Please quote exactly the lines below from the line containing "thermometer();" to the line containing "points = [vertex.co", both lines included, and nothing else.

***

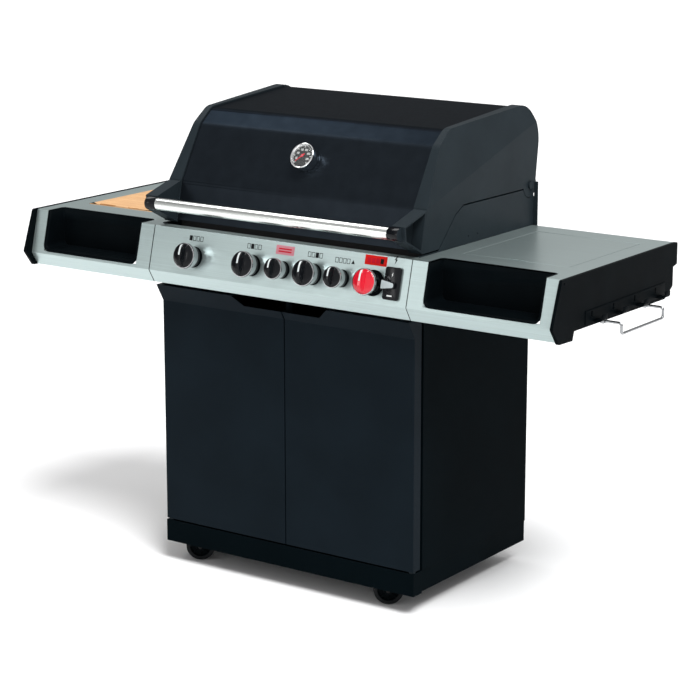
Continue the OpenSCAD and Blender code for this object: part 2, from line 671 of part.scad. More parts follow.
module side_burner() color("#2a2b2c") on_side(1) {
    translate([burner_at[0], burner_at[1], bowl_z]) difference() {
        union() {
            translate([0, 0, -20]) cylinder(r = 14, h = 30);
            translate([0, 0, 2]) cylinder(r = 22, h = 2);
            translate([0, 0, 10]) cylinder(r = 42, h = 14);
            translate([0, 0, 24]) cylinder(r1 = 40, r2 = 34, h = 5);
        }
        translate([0, 0, -20 - eps]) cylinder(r = 10, h = 35);
    }
    // pan support
    for (a = [45:90:315]) translate([burner_at[0], burner_at[1], bowl_z]) rotate([0, 0, a]) {
        box([50, -3, 2], [110, 3, 8]);
        box([50, -3, 2], [56, 3, 56]);
        box([50, -3, 50], [110, 3, 56]);
        box([104, -3, 2], [110, 3, 56]);
    }
}

// A flush lid over the side burner, hinged along its back edge.
module side_burner_cover() color(steel) on_side(1) {
    difference() {
        box([well_x[0] + 1, well_y[0] + 1, shelf_z - cover_t], [well_x[1] - 1, cover_hinge[0] + 6, shelf_z]);
        box([560, well_y[0], shelf_z - cover_t - eps], [606, well_y[0] + 7, shelf_z + eps]);
    }
    for (x = [well_x[0] + 1.5, well_x[1] - 9.5]) difference() {
        union() {
            rod_x(cover_hinge, 4, x, x + 8);
            box([x, cover_hinge[0] - 4, cover_hinge[1]], [x + 8, cover_hinge[0] + 4, shelf_z - cover_t]);
        }
        rod_x(cover_hinge, cover_pin_r + fit, x - eps, x + 8 + eps);
    }
}

// ---- lid ----

// Everything above the crease leans in towards the middle of the grill.
module leaning(x) difference() {
    children();
    translate([x, crease_at[0], crease_at[1]]) rotate([crease_angle, 0, 0])
        rotate([0, -facet_lean, 0]) translate([0, -600, 0]) cube([100, 1400, 500]);
}

module lid_side(side) color(cast_grey) on_side(side) {
    shape = [lid_foot, seam[0], seam[1], seam[2], seam[3], hinge, lid_heel, lid_rear, lid_crown,
        lid_front_top, lid_brow, lid_kink];
    radii = [3, 0, 0, 12, 0, 0, 4, 100, 56, 44, 44, 8];
    inner = inset(shape, lid_wall);
    // the cavity is open below, where the casting meets the firebox
    cavity = [inner[0], [inner[0][0] + 12, inner[0][1] - 40], [500, hinge[1] - 60],
        [inner[6][0] - 1, hinge[1] - 60], inner[6], inner[7], inner[8], inner[9], inner[10], inner[11]];
    cavity_radii = [0, 0, 0, 0, 0, 96, 52, 40, 40, 8];
    difference() {
        union() {
            leaning(lid_x) along_x(shell_x, lid_x) polygon(rounded(shape, radii));
            rod_x(hinge, boss_r, lid_x - 5, lid_x);
        }
        leaning(lid_x - 5) along_x(shell_x - eps, lid_x - 5) polygon(rounded(cavity, cavity_radii));
        rod_x(hinge, hinge_r + fit, lid_x - 40, lid_x + eps);
    }
    lid_arm();
}

// Carries the handle bar in front of the lid; hollow, and open to the outside.
module lid_arm() {
    arm = [[handle_at[0] + 6, handle_at[1] - 18], [lid_foot[0] + 1, lid_foot[1] + 3],
        [lid_kink[0] - 2, lid_kink[1] - 3], [handle_at[0] + 2, handle_at[1] + 18]];
    difference() {
        union() {
            difference() {
                along_x(shell_x + 2, lid_x) polygon(arm);
                along_x(shell_x + 8, lid_x + eps) polygon(inset(arm, 4));
            }
            rod_x(handle_at, bar_d / 2 + 1.2, sleeve_x, handle_bar_x + 4);
        }
        rod_x(handle_at, bar_d / 2, sleeve_x - eps, handle_bar_x);
    }
}

// The closed profile that the lid's sheet follows, moved inwards by d.
function lid_ring(d) = rounded(inset([lid_foot, lid_heel, lid_rear, lid_crown, lid_front_top,
    lid_brow, lid_kink], sheet_recess + d), [0, 0, 96 - d, 52 - d, 40 - d, 40 - d, 60 - d]);

// The enamelled sheet between the castings: front, top and the upper part of the back.
module lid_shell() color(enamel) placed() difference() {
    along_x(-shell_x, shell_x) polygon(lid_ring(0));
    along_x(-shell_x - eps, shell_x + eps) polygon(lid_ring(lid_sheet));
    box([-shell_x - eps, lid_foot[0] + 20, shelf_z], [shell_x + eps, lid_rear[0], lid_foot[1] + 30]);
    box([-shell_x - eps, lid_kink[0] + 20, shelf_z], [shell_x + eps, lid_rear[0], vent_z]);
    at_thermometer() translate([0, 0, -10]) cylinder(r = 4.5, h = 20);
}

module lid_handle() color(steel) placed() difference() {
    rod_x(handle_at, bar_d / 2, -handle_bar_x, handle_bar_x);
    rod_x(handle_at, bar_d / 2 - 1.5, -handle_bar_x - eps, handle_bar_x + eps);
}

// Local z points out of the lid's front, and z = 0 is on its sheet.
module at_thermometer() translate([thermo_x,
    lid_kink[0] + (thermo_z - lid_kink[1]) * tan(lid_slope), thermo_z])
    rotate([90 - lid_slope, 0, 0]) translate([0, 0, -sheet_recess]) children();

module thermometer() color(steel) placed() at_thermometer() {
    difference() {
        translate([0, 0, 1]) cylinder(r = thermo_r, h = thermo_depth - 1);
        translate([0, 0, thermo_depth - 4]) cylinder(r = thermo_r - 4, h = 5);
    }
    translate([0, 0, -60]) cylinder(r = 4, h = 62);
    translate([0, 0, 0.2]) cylinder(r = 12, h = 2);
    translate([0, 0, thermo_depth - 5]) cylinder(r = 1.5, h = 3.5);
}

module thermometer_needle() color("#c8202c") placed() at_thermometer()
    translate([0, 0, thermo_depth - 3.6]) rotate([0, 0, needle_rest]) difference() {
        union() {
            cylinder(r = 3.5, h = 1.4);
            linear_extrude(1) polygon([[-8, -1.5], [22, -0.6], [22, 0.6], [-8, 1.5]]);
        }
        translate([0, 0, -eps]) cylinder(r = 1.5 + fit, h = 4);
    }

base_pan();
cabinet_side(-1);  // cabinet_side_left
cabinet_side(1);  // cabinet_side_right
cabinet_back();
hinge_pins();
caster_plates();
firebox_tub();
firebox_side(-1);  // firebox_side_left
firebox_side(1);  // firebox_side_right
rear_shield();
main_burners();
flame_tamers();
cooking_grates();
warming_rack();
drip_rails();
drip_tray();
control_panel();
gas_manifold();
panel_trim();
turbo_lever();
shelf_left();
shelf_right();
end_cap(-1);  // end_cap_left
end_cap(1);  // end_cap_right
tray(-1, 4);  // tray_left
tray(1, 0);  // tray_right
hook_rail();
towel_bar();
side_burner_bowl();
side_burner();
side_burner_cover();
cutting_board();
door(-1);  // door_left
door(1);  // door_right
knob(0);  // knob_1
knob(1);  // knob_2
knob(2);  // knob_3
knob(3);  // knob_4
knob(4);  // knob_5
knob(5);  // knob_6
valve_stem(0);  // valve_stem_1
valve_stem(1);  // valve_stem_2
valve_stem(2);  // valve_stem_3
valve_stem(3);  // valve_stem_4
valve_stem(4);  // valve_stem_5
valve_stem(5);  // valve_stem_6
lid_shell();
lid_side(-1);  // lid_side_left
lid_side(1);  // lid_side_right
lid_handle();
thermometer();
thermometer_needle();
caster_fork(0);  // caster_fork_front_left
caster_fork(1);  // caster_fork_front_right
caster_fork(2);  // caster_fork_rear_left
caster_fork(3);  // caster_fork_rear_right
caster_wheel(0);  // caster_wheel_front_left
caster_wheel(1);  // caster_wheel_front_right
caster_wheel(2);  // caster_wheel_rear_left
caster_wheel(3);  // caster_wheel_rear_right
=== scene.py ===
"""Looks of the gas barbecue grill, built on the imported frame.
Lengths are millimetres in the design's own axes: X from the cabinet's middle, Y from the door plane
(negative towards the user) and Z from the floor. at() turns them into the frame's metres."""
import bpy
import bmesh
import math
from mathutils import Matrix, Vector
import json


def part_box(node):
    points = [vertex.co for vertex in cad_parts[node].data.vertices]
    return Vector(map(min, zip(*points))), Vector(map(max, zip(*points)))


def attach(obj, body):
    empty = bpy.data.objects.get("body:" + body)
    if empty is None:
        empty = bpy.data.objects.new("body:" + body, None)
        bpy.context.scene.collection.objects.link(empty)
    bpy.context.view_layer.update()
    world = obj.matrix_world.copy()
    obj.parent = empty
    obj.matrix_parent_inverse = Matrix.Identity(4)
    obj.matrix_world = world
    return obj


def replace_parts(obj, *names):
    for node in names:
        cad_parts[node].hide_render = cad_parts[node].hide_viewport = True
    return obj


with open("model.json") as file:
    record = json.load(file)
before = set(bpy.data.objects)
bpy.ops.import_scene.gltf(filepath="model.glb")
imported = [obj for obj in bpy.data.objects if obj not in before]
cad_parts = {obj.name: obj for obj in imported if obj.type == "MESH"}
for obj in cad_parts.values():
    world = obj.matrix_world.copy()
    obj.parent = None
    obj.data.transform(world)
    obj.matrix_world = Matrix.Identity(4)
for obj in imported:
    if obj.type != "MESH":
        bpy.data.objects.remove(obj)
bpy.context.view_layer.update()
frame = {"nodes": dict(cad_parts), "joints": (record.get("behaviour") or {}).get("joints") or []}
JOINTS = {j["name"]: j for j in frame["joints"]}
NODES = frame["nodes"]

base_low, base_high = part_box("base_pan")
ORIGIN = Vector(((base_low[0] + base_high[0]) / 2, base_low[1], 0))
SHELF_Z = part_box("shelf_right")[1][2] * 1000


def at(x, y, z):
    """A design point, in millimetres, as a point of the frame, in metres."""
    return ORIGIN + Vector((x, y, z)) / 1000


DESIGN = Matrix.Translation(ORIGIN) @ Matrix.Scale(0.001, 4)

# ---------------------------------------------------------------- camera, floor and light

cam_data = bpy.data.cameras.new("camera")
cam_data.lens, cam_data.sensor_width = 117.68, 36
cam_data.clip_end = 200
camera = bpy.data.objects.new("camera", cam_data)
bpy.context.scene.collection.objects.link(camera)
camera.location = (3.2122, -4.5481, 1.9158)
camera.rotation_euler = (math.radians(90 - 13.628), 0, math.radians(35.046))
bpy.context.scene.camera = camera
bpy.context.scene.view_settings.view_transform = "Standard"


# ---------------------------------------------------------------- node materials

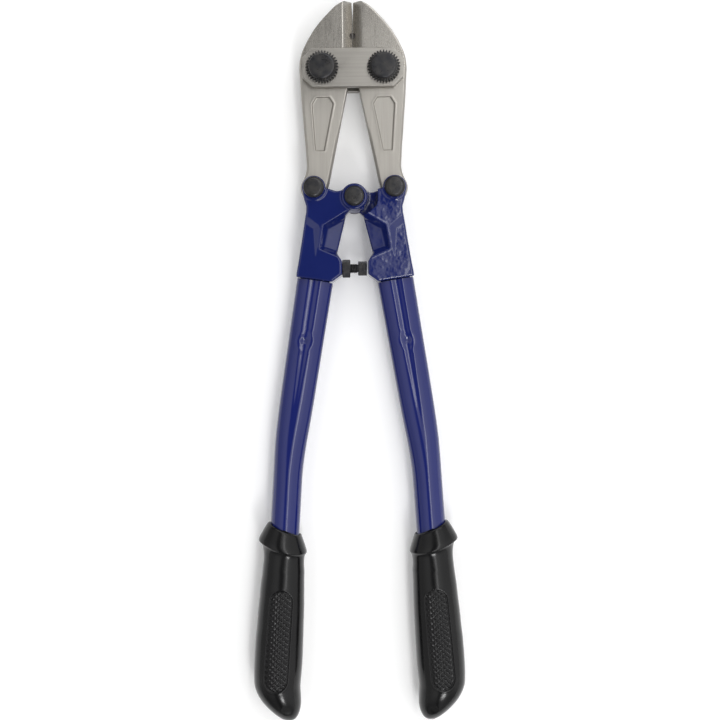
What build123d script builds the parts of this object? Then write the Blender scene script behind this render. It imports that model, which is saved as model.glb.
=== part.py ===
from build123d import *
import math
import os

# Bolt cutters, nominal size 450 mm: two forged jaws between two straps, two forged
# handle heads that form a toggle, steel tubes and moulded grips.
# Row frame, millimetres: +Y runs from the grips to the blade tips, +X to the right
# hand side, +Z up out of the surface that the closed tool lies on. The origin is the
# centre of the closed tool's footprint, at that surface.

os.makedirs("parts", exist_ok=True)

# ---------------------------------------------------------------- driving dimensions
overall_length = 450.0
tip_y = overall_length / 2
z_mid = 15.0            # middle plane of the jaws, heads, tubes and grips

jaw_t = 12.0            # jaw plate thickness
strap_t = 4.0           # each strap
face_gap = 0.05         # running gap between jaw faces and straps
head_t = 20.1           # handle head, over both ears
slot_w = 12.2           # gap between the ears, for the jaw tail
z_front = z_mid + head_t / 2
z_rear = z_mid - head_t / 2

A = (19.1, 182.3)       # jaw pivot, right-hand side; the left one mirrors it
B = (25.2, 108.1)       # tail pivot, between jaw and handle head
C = (0.0, 102.2)        # centre pivot, between the two handle heads

jaw_bolt_d = 10.0
pivot_bolt_d = 8.0
thread_d = 8.0
run_clear = 0.05        # radial running clearance in every pivot bore

tail_r = 8.2            # round end of the jaw tail
ear_r = 7.3             # front and rear ears of the handle head
root_r = 9.0            # round root of the slot between the ears
lap_r_base, lap_r_top = 9.4, 7.8   # drafted round lap at the centre pivot
boss_h = 1.45           # raised boss on the front lap

washer_t, nut_af, nut_t = 1.0, 13.0, z_rear - 1.0

strap_half, strap_y0, strap_y1, strap_corner = 31.4, 170.2, 194.7, 6.1

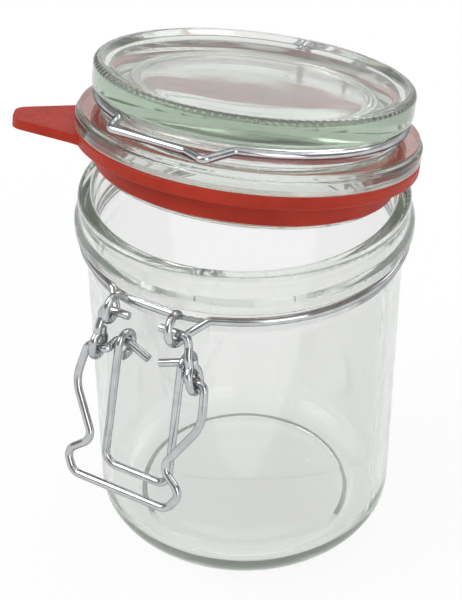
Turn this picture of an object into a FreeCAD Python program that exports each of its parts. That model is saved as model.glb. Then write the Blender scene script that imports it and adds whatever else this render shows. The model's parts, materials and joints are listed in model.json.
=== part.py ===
import FreeCAD, Part
import math
import os

# Clip-top preserving jar: a glass jar, a thick glass lid on a wire hinge, a rubber seal and a
# wire clasp with two links, a bell-shaped thumb lever and a rectangular bail.
#
# Frame, in millimetres: the origin is the middle of the foot, on the jar's axis. +Z is up, the
# clasp is on the -Y side and the hinge on the +Y side. The lid stands slightly open.
#
# In the wire work, a point is (side, out, height): side is along X, and out is the distance from
# the jar's axis, towards the clasp for the clasp and towards the hinge for the hinge.

os.makedirs("parts", exist_ok=True)
Vector = FreeCAD.Vector
X_AXIS = Vector(1, 0, 0)
Z_AXIS = Vector(0, 0, 1)
ORIGIN = Vector(0, 0, 0)

# ---- Jar glass ----
body_radius = 40.6
wall = 3.2
jar_height = 100.0
base_thickness = 3.4
punt_depth = 1.6
heel_radius = 9.0
foot_width = 12.6
inner_heel_radius = 6.0
neck_height = 17.8
shoulder_flare = 2.2
shoulder_band = 1.7
shoulder_proud = 0.6
groove_height = 3.5
groove_depth = 0.5
bead_height = 4.8
bead_proud = 2.6
lip_step = 1.2
lip_wall = 4.0

# ---- Wire ----
wire_radius = 1.0
wire_gap = 0.3
seam_gap = 0.2
tight_bend = 1.4
bend_slack = 0.05

# ---- Neck wire ----
neck_wire_play = 0.35
neck_wire_lift = 1.35
clasp_eye_beyond_bead = 3.1
clasp_eye_above_ring = 0.1
clasp_eye_radius = 3.4
clasp_eye_side = 8.6
clasp_eye_spread = 1.2
clasp_eye_pitch = 0.45
clasp_ring_side = 18.2
clasp_ring_lead = 5.0
eye_lead_in = 1.6
wire_bend = 2.0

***

**Answer to this task**.
thermometer();
thermometer_needle();
caster_fork(0);  // caster_fork_front_left
caster_fork(1);  // caster_fork_front_right
caster_fork(2);  // caster_fork_rear_left
caster_fork(3);  // caster_fork_rear_right
caster_wheel(0);  // caster_wheel_front_left
caster_wheel(1);  // caster_wheel_front_right
caster_wheel(2);  // caster_wheel_rear_left
caster_wheel(3);  // caster_wheel_rear_right
=== scene.py ===
"""Looks of the gas barbecue grill, built on the imported frame.
Lengths are millimetres in the design's own axes: X from the cabinet's middle, Y from the door plane
(negative towards the user) and Z from the floor. at() turns them into the frame's metres."""
import bpy
import bmesh
import math
from mathutils import Matrix, Vector
import json


def part_box(node):
    points = [vertex.co for vertex in cad_parts[node].data.vertices]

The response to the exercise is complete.